Linderoth (2010, 2011) argues that gameplay can be analyzed as requiring players to perceive suitable actions and/or perform suitable actions, and borrows from a similar distinction presented by E. J. Gibson and Pick (2000), where exploratory actions yield knowledge about affordances and performatory actions realize them. Like Vera and Simon (1993) before us, we recognize the contributions from the ecological psychology perspective, and consider them to not be antithetical to a cognitivist approach to games,[2] but, as justified earlier, we reject the notion that an analysis of player behavior in games is complete when looking at the game environment (digital or not) in isolation. In the context of our theory, exploratory actions seek to clarify perceived affordances, and performatory actions capitalize on a successful mapping between a real and a perceived affordance.

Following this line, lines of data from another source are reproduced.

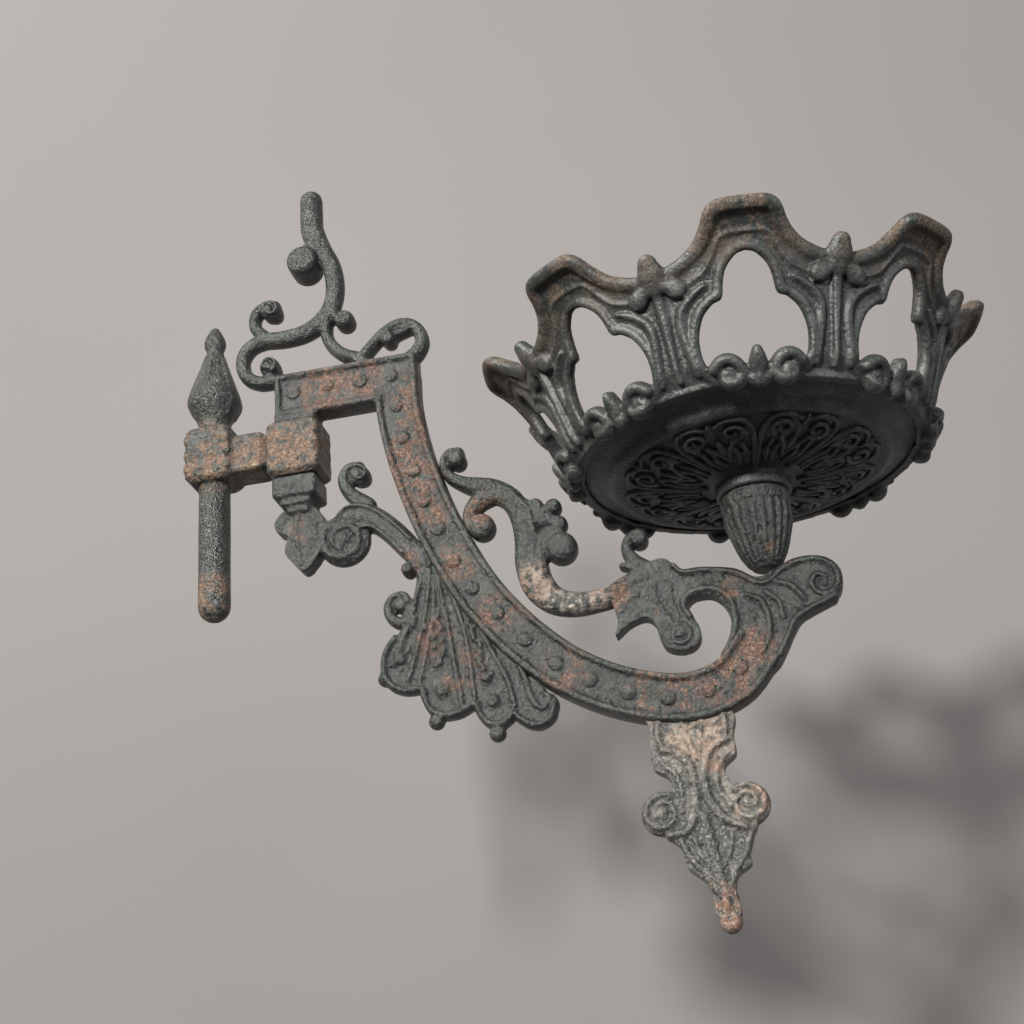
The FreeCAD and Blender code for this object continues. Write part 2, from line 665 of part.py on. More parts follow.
# one bay: the keyhole opening, drawn from the front of the wall
foot_half = size("bay_foot_width") / 2
neck_half = size("bay_neck_width") / 2
bay = cup.newObject("Sketcher::SketchObject", "bay_opening")
bay.AttachmentSupport = (origin_part(cup, "XZ_Plane"), [""])
bay.MapMode = "FlatFace"
bay_depth = dish_r - cup_wall - 3.0
bay.AttachmentOffset = FreeCAD.Placement(V(0, 0, bay_depth), FreeCAD.Rotation())
bay_low = dish_edge - 0.04 * tall
cusp_level = dish_edge + 0.49 * tall
apex_level = dish_edge + 0.79 * tall
right_side = [(0.62 * foot_half, bay_low), (0.86 * foot_half, dish_edge), (foot_half, dish_edge + 0.2 * tall),
              (0.93 * foot_half, dish_edge + 0.36 * tall), (neck_half * 1.3, cusp_level - 0.035 * tall),
              (neck_half, cusp_level)]
arch = [(neck_half, cusp_level), (0.96 * neck_half, cusp_level + 0.12 * tall),
        (0.6 * neck_half, cusp_level + 0.24 * tall), (0, apex_level)]
mirror = [(-x, z) for x, z in right_side]
arch_all = arch + [(-x, z) for x, z in arch[-2::-1]]
draw(bay, [
    line((-right_side[0][0], bay_low), right_side[0]),
    *flat_path(right_side),
    *flat_path(arch_all),
    *flat_path(mirror[::-1]),
])
opening = cup.newObject("PartDesign::Pocket", "bay_pocket")
opening.Profile = bay
opening.Type = 1
opening.Reversed = True
doc.recompute()
opening_volume = cup.Shape.Volume
if not opening_volume < shell_volume:
    raise RuntimeError("bay opening cuts nothing")

bays = cup.newObject("PartDesign::PolarPattern", "bay_ring")
bays.Originals = [opening]
bays.Axis = (origin_part(cup, "Z_Axis"), [""])
bays.Angle = 360.0
bays.setExpression("Occurrences", "sizes.bay_count")
cup.Tip = bays
doc.recompute()

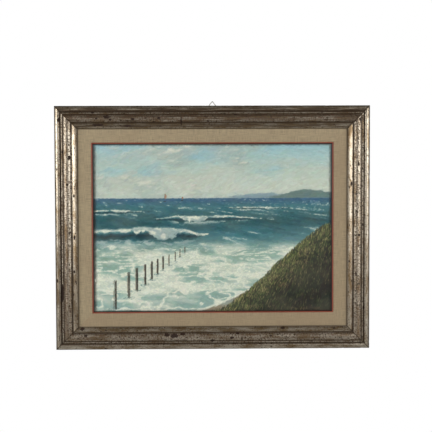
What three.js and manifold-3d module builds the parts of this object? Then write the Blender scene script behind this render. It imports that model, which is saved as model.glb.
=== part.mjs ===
// A framed oil painting: a stretched canvas in a linen-covered slip with a thin
// painted fillet, set into the rabbet of a wide silvered moulding, with a strap
// and a wire ring on its back to hang it by.
//
// Millimetres, +Z up, the picture faces -Y. The origin is on the flat back of
// the hanger's strap, at the middle of the top rail.

import * as THREE from 'three';
import { mergeVertices } from 'three/addons/utils/BufferGeometryUtils.js';
import Module from 'manifold-3d';

const wasm = await Module();
wasm.setup();

// ---------------------------------------------------------------- driving sizes

const GAP = 0.3; // between two pieces that touch
const MITRE_GAP = 0.25; // taken off each rail's length at a mitre

const FRAME = { width: 845, height: 655, face: 61.5 };
const RABBET = { width: 7, ceiling: 24 };
const LINER = { visible: 37, thickness: 14, clearance: 0.5, edgeRound: 1.2 };
const FILLET = { width: 4.8 };
const CANVAS = { width: 650, height: 460, thickness: 1 };
const STRETCHER = { width: 45, thickness: 17, chamfer: 3, inset: 1 };

const STRAP = { width: 14, layer: 1, below: 18, above: 12, slant: 3 };
const RING = { wire: 1.1, base: 38, height: 25, round: 3 };
const SCREW = { head: 3.2, shank: 1.5, length: 16, highest: 4.8, lowest: -12.2, sides: 12 };
const HANGER_DROP = 28; // from the frame's top edge down to the origin

// Sizes that follow from them. A section is drawn as t, the distance in from the
// frame's outer edge, and h, the height above the plane of the rails' backs.

const STRAP_THICKNESS = 2 * STRAP.layer;
const BACK_Y = -(STRAP_THICKNESS + GAP); // the plane of the rails' backs
const LINER_FACE = RABBET.ceiling - GAP;
const LINER_BACK = LINER_FACE - LINER.thickness;
const LINER_OUTER = FRAME.face - RABBET.width + LINER.clearance;
const LINER_INNER = FRAME.face + LINER.visible;
const CANVAS_EDGE = (FRAME.width - CANVAS.width) / 2;
const CANVAS_TOP = LINER_FACE - 5.2;
const STRETCHER_TOP = CANVAS_TOP - CANVAS.thickness - GAP;

// ---------------------------------------------------------------- materials

function material(color, roughness, metalness) {
  return new THREE.MeshStandardMaterial({ color, roughness, metalness });
}

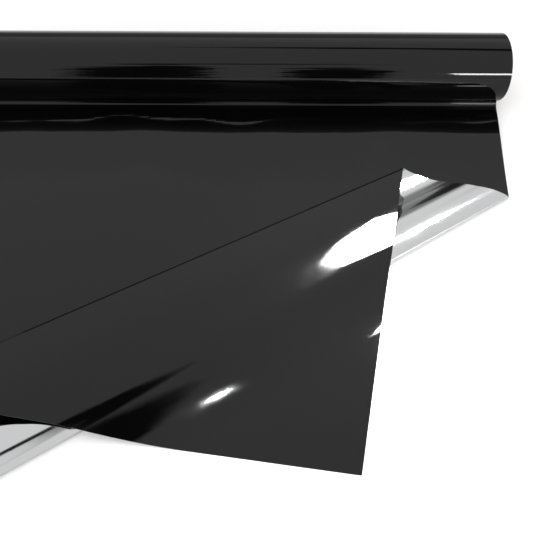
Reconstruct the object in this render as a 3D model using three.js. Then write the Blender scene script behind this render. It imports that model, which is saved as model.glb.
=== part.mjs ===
// A part-used roll of glossy black sign vinyl on a silver release liner, wound
// on a cardboard core. The free end of the film runs forward from the foot of
// the roll, lies flat with the black face up, and is folded over twice on the
// skew: back over itself with the silver side up, then forward again, so that
// the top flap ends in a square cut corner.
//
// Millimetres, +X along the roll, -Y towards the free end, +Z up. The origin
// is at the centre of the underside of the whole part.

import * as THREE from 'three';
import { mergeVertices } from 'three/addons/utils/BufferGeometryUtils.js';

// ---- driving dimensions ---------------------------------------------------

const WEB_WIDTH = 610;            // cut width of the film
const FREE_LENGTH = 667;          // roll axis to the cut front edge, along the film
const ROLL_RADIUS = 37.5;         // outside of the loose outer turn
const CORE_BORE_RADIUS = 25.4;    // two inch core
const CORE_WALL = 3;
const CORE_LENGTH = 612;
const PART_GAP = 0.3;             // between pieces that touch
const LINER_THICKNESS = 0.25;
const FACE_THICKNESS = 0.25;
const RUNNING_CLEARANCE = 0.6;    // wound film to the loose outer turn
const FOOT_BEND_RADIUS = 8;       // where the film turns forward onto the table
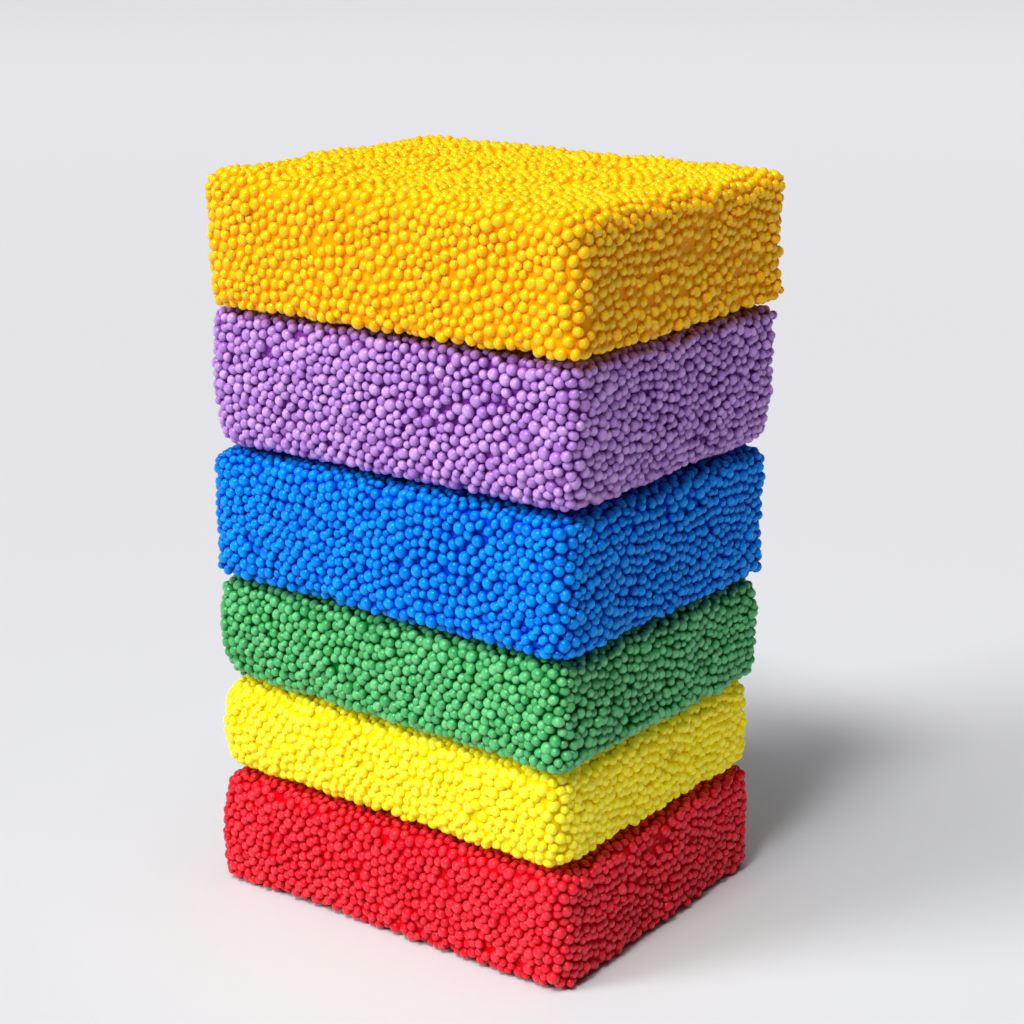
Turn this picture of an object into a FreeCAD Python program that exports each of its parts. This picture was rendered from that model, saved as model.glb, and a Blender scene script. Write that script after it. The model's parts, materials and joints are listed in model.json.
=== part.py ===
import FreeCAD, Part

import os

# A stack of six blocks of bead modelling foam: small round polystyrene beads
# held together by a tacky binder. Each block is one cohesive mass, so each is
# one plain rounded solid here, as large as the outside of its beads.
#
# Frame, in millimetres: +Z is up and the bottom face of the lowest block lies
# on Z = 0, centred on the origin. +X runs along the lowest block's long side.

# ---- driving dimensions ---------------------------------------------------
BLOCK_LENGTH = 89.5     # long side of the lowest block, along X
BLOCK_WIDTH = 71.9      # short side of the lowest block, along Y
CORNER_RADIUS = 3.9     # rounding of the four upright corners
EDGE_RADIUS = 2.3       # rounding of the rims round the top and bottom faces

# Thickness of each block.
RED_HEIGHT = 23.7
YELLOW_HEIGHT = 20.5
GREEN_HEIGHT = 22.6
BLUE_HEIGHT = 27.5
PURPLE_HEIGHT = 28.9
AMBER_HEIGHT = 27.3

# The blocks are laid on one another by hand, so each sits a little off centre
# and a little turned. Bottom to top: node, thickness, length and width as
# shares of the two sizes above, shift in X and Y, and turn about Z in degrees.
BLOCKS = [
    ("red_block", RED_HEIGHT, 1.000, 1.000, 0.00, 0.00, 0.00),
    ("yellow_block", YELLOW_HEIGHT, 0.994, 0.976, -0.35, 0.79, -1.48),
    ("green_block", GREEN_HEIGHT, 1.008, 0.985, 0.47, 0.36, -1.83),
    ("blue_block", BLUE_HEIGHT, 1.006, 0.997, 0.90, 0.26, -1.26),
    ("purple_block", PURPLE_HEIGHT, 1.012, 0.997, 1.80, 0.72, -0.75),
    ("amber_block", AMBER_HEIGHT, 1.009, 1.024, 2.31, 0.65, -0.52),
]


def foam_block(length, width, height):
    """A block standing on Z = 0 and centred on the Z axis, all edges rounded."""
    block = Part.makeBox(
        length, width, height,
        FreeCAD.Vector(-length / 2.0, -width / 2.0, 0.0),
    )
    upright = [
        edge for edge in block.Edges
        if abs(edge.Vertexes[0].Z - edge.Vertexes[1].Z) > height / 2.0
    ]
    block = block.makeFillet(CORNER_RADIUS, upright)
    rims = [
        edge for edge in block.Edges
        if abs(edge.Vertexes[0].Z - edge.Vertexes[1].Z) < 1e-6
    ]
    return block.makeFillet(EDGE_RADIUS, rims)


def stack_blocks():
    """Lay the blocks face to face from the bottom up, as (node, solid) pairs."""
    # Shifts follow the block's own size, so the stack keeps its lean when the
    # blocks are made larger or smaller.
    shift_x = BLOCK_LENGTH / 89.5
    shift_y = BLOCK_WIDTH / 71.9
    level = 0.0
    placed = []
    for node, height, length_share, width_share, dx, dy, turn in BLOCKS:
        solid = foam_block(
            BLOCK_LENGTH * length_share, BLOCK_WIDTH * width_share, height
        )
        solid.rotate(FreeCAD.Vector(0, 0, 0), FreeCAD.Vector(0, 0, 1), turn)
        solid.translate(FreeCAD.Vector(dx * shift_x, dy * shift_y, level))
        placed.append((node, solid))
        level += height
    return placed


os.makedirs("parts", exist_ok=True)
for node, solid in stack_blocks():
    solid.exportStep("parts/" + node + ".step")
    box = solid.BoundBox
    print("%-13s %6.1f x %5.1f x %5.1f mm, from Z %6.1f, volume %7.0f mm3" % (
        node, box.XLength, box.YLength, box.ZLength, box.ZMin, solid.Volume))
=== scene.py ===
# %% [markdown]
# A stack of six blocks of bead modelling foam, the soft play material made of
# thousands of small polystyrene balls in a tacky coloured binder. The frame and
# the six block shapes come from CAD. Blender adds what makes the foam what it
# is: every ball of its skin, the binder between them, and the light on them.

# %% Load the frame
import json
import math

import bpy
import numpy as np
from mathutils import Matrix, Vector


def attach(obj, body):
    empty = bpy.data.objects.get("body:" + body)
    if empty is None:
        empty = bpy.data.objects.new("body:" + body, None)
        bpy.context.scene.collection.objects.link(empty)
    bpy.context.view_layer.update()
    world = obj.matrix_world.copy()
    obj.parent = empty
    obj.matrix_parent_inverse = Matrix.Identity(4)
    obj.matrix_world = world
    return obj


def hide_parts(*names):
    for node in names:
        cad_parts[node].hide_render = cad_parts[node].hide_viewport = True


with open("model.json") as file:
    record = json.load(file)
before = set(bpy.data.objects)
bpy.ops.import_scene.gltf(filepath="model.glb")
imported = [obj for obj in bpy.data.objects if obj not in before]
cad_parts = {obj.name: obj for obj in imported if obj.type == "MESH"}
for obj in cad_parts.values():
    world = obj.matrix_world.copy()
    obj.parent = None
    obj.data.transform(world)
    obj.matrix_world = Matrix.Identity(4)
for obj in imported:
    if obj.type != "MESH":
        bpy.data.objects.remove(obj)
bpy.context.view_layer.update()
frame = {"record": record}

MM = 0.001

# %% [markdown]
# Colours are written as sRGB hex values, the way a paint chart gives them.
# Blender's shaders work in linear light, so one function converts them. One
# more small function adds a node with its settings and links, and it is all
# that the materials and the room need.


# %% Colour and node helpers
def linear(hex_colour):
    """#rrggbb to the linear RGBA that a shader socket takes."""
    values = [int(hex_colour[i:i + 2], 16) / 255 for i in (1, 3, 5)]
    return [v / 12.92 if v <= 0.04045 else ((v + 0.055) / 1.055) ** 2.4 for v in values] + [1.0]


def add_node(owner, kind, values=None, links=None, **settings):
    """Adds a node to a material or a world. Values and links go by socket name or number."""
    node = owner.node_tree.nodes.new(kind)
    for key, value in settings.items():
        setattr(node, key, value)
    for socket, value in (values or {}).items():
        node.inputs[socket].default_value = value
    for socket, source in (links or {}).items():
        owner.node_tree.links.new(source, node.inputs[socket])
    return node


def new_material(name):
    """A material with no nodes yet."""
    material = bpy.data.materials.new(name)
    material.use_nodes = True
    material.node_tree.nodes.clear()
    return material


# %% [markdown]
# The dye is in the balls and in the binder. A ball is a puffed closed-cell
# bead, a little translucent, under a thin film of binder that carries the same
# dye, so even its gloss is tinted. Where the binder pools between the balls the
# colour is deeper. Each foam has the colour of its balls, a second shade that
# some of them lean to, the colours of its binder and its gloss, its roughness,
# the average radius of a ball, the share of the skin that the balls cover, how
# far light goes inside a ball, how strongly it gives off a painted glow, how far
# below the skin the binder lies, and how much of the binder's colour a ball's
# sides take, as binder film and painted shade. Lengths are in millimetres.

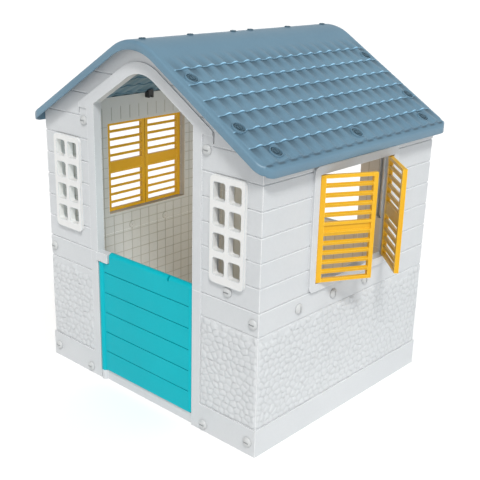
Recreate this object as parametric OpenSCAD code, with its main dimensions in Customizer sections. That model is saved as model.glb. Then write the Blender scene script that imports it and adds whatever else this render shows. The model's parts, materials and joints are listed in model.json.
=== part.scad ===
// Children's garden playhouse: four moulded wall faces, a two-piece tiled roof,
// a hinged half door, four louvred shutters and four small-paned windows.
// Origin: ground level, at the centre of the wall footprint. The door faces -Y.

/* [House] */
// width across the outer faces of the side walls
house_w = 950; // [930:10:970]
// depth across the outer faces of the front and back walls
house_d = 850; // [830:10:880]
// height of the roof ridge above the ground
ridge_h = 1150; // [1140:5:1160]
// thickness of a wall panel
wall_t = 24; // [23:1:25]

/* [Siding] */
// height of the smooth plinth round the foot of the walls
plinth_h = 88; // [85:1:90]
// height of one siding board
board_h = 73; // [72.5:0.5:73.5]
// how far the plinth and the door surround stand proud of the boards
trim_t = 4; // [3:0.5:5]
// depth of the V-shaped line between two boards
groove = 3; // [2:0.5:4]

/* [Roof] */
// slope of the roof in degrees
roof_pitch = 31.5; // [31:0.5:32]
// radius of the rounded ridge
ridge_r = 166; // [150:2:180]
// how far the roof reaches past the walls
overhang = 36; // [34:1:38]
// height of the lip that hangs from the roof's edge
lip_h = 28; // [26:1:30]
// distance between two tile courses, along the slope
course = 65; // [64:0.5:66]

/* [Openings] */
// width between the door jambs
door_w = 436; // [430:2:440]
// height of the doorway at its rounded top
arch_h = 1052; // [1046:2:1058]
// width of the flat surround along the doorway's edge
surround = 34; // [32:1:36]
// width of one window pane
pane_w = 45; // [43:1:46]
// height of one window pane
pane_h = 52; // [50:1:53]

/* [Half door] */
// height of the door's top edge above the ground
door_top = 462; // [461:1:466]
// thickness of the half door
door_t = 24; // [23:1:25]

/* [Shutters] */
// distance between the hinge axes of a pair of shutters
hinge_span = 352; // [346:2:356]
// height of a shutter
leaf_h = 324; // [322:1:326]
// thickness of a shutter
leaf_t = 14; // [13:0.5:14]
// how far the front right shutter stands open, degrees
open_front = 30; // [0:1:90]
// how far the rear right shutter stands open, degrees
open_rear = 47; // [0:1:90]

/* [Hidden] */
$fn = 64;
half_w = house_w / 2;
half_d = house_d / 2;
rise = tan(roof_pitch);
seam = 0.15;

// heights of the board lines, counted from the top of the stone-pattern area
function board_z(k) = plinth_h + (4 + k) * board_h;
joint_z = board_z(1);
tongue_h = 50;
tongue_t = wall_t / 2 - 0.5;

// roof
skin_t = 4;
lip_t = 5;
relief = 4;
roof_w = half_w + overhang;
roof_d = half_d + overhang;
corner_r = 45;
ridge_sharp = ridge_h + ridge_r * (1 / cos(roof_pitch) - 1);
eave_z = ridge_sharp - roof_w * rise;
first_course = 20;
courses = 7;
seam_x = 20;

// doorway
door_half = door_w / 2;
arch_r = 112;
arch_sharp = arch_h + arch_r * (1 / cos(roof_pitch) - 1);
trim_half = door_half + surround;
trim_sharp = arch_sharp + surround / cos(roof_pitch);
trim_r = arch_r + surround;
ear_half = trim_half + 38;
ear_z = board_z(7) + 28;

// small-paned windows
mullion = 15;
pane_r = 8;
frame_w = 2 * pane_w + mullion + 27;
frame_h = 3 * board_h + pane_h + 43;
frame_z = joint_z + 51;
frame_x = (trim_half + half_w) / 2 - 7;
frame_out = 10;
frame_in = 10;
plug_edge = 7;

// side window
axis_y = hinge_span / 2;
side_half = axis_y + 11;
side_z = joint_z + 23;
side_h = leaf_h + 6;
side_border = 25;
side_out = 8;
axis_x = half_w + 1;
stud_r = 4;
stud_h = 11;

// half door
threshold_h = 34;
pivot_x = -door_half + 14;
pivot_y = -half_d + 5;
barrel_r = 13;
door_mid_y = -half_d + 10;
lug_w = 50;
lug_z = joint_z - 26;
lug_h = 30;
door_z = threshold_h + 4;
door_right = door_half - 4;
pivot_r = 6;
run_gap = 0.05;

// bolts
bolt_r = 4.5;
bolt_hole = 4.6;
bolt_len = 22;
corner_len = 36;
head_r = 16;
boss_r = 11;
boss_h = 2;
cap_r = 14;
ridge_cap_r = 10;
cap_len = 15;

// x, height and face of each bolt on the front wall; the back wall repeats them
gable_bolts = [
  [trim_half + 18, board_z(7) - 13],
  [-trim_half - 18, board_z(7) - 13],
  [frame_x, frame_z - 20]
];
corner_bolts = [[half_w - 20, board_z(0.5), 0], [half_w - 25, 42, trim_t]];
foot_bolt = [trim_half + 18, 24, trim_t];
side_bolts = [-250, -83, 83, 250];
ridge_bolts = [-418, -228, -40, 40, 228, 418];

// ---- shared shapes ----

// extrudes an outline drawn in x and z from y0 to y1
module along_y(y0, y1) {
  translate([0, y1, 0]) rotate([90, 0, 0]) linear_extrude(y1 - y0) children();
}

// a block with four rounded edges, running from y0 to y1, given by its lower centre
module round_block(x, z, w, h, r, y0, y1) {
  translate([x - w / 2 + r, y0, z]) cube([w - 2 * r, y1 - y0, h]);
  translate([x - w / 2, y0, z + r]) cube([w, y1 - y0, h - 2 * r]);
  for (sx = [-1, 1]) {
    for (zz = [z + r, z + h - r]) {
      translate([x + sx * (w / 2 - r), y1, zz]) rotate([90, 0, 0]) cylinder(r = r, h = y1 - y0);
    }
  }
}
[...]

A case analysis of gameS: the elder scrolls v: skyrim

To add concreteness to our preceding discussion, we present two examples of game scenarios that can benefit from an analysis of player behavior using our cognitivist framework. In The Elder Scrolls V: Skyrim (Bethesda Game Studios 2011), players can complete a short sequence, close to the landmark called Bard’s Leap Summit. This sequence is not designated as an explicit quest, which makes it particularly interesting for analysis. A player, while exploring the surrounding area, has the chance to find her way to the top of the waterfall shown in Figure 2. A player likely knows – due to either from memory of this game, or other platform/adventure games, or even real life scenarios – that falling down a chasm typically results in them getting hurt and/or dying. Beyond jumping to certain death, a player perceives no other affordance. In reality, however, acting upon the cliff’s affordance leads to the discovery of another affordance: that of the lake below which breaks the player’s fall. Note that the cliff always provides the real affordance of jumping off the cliff. The player, however, perceives no affordance beyond jumping off with the consequence of dying.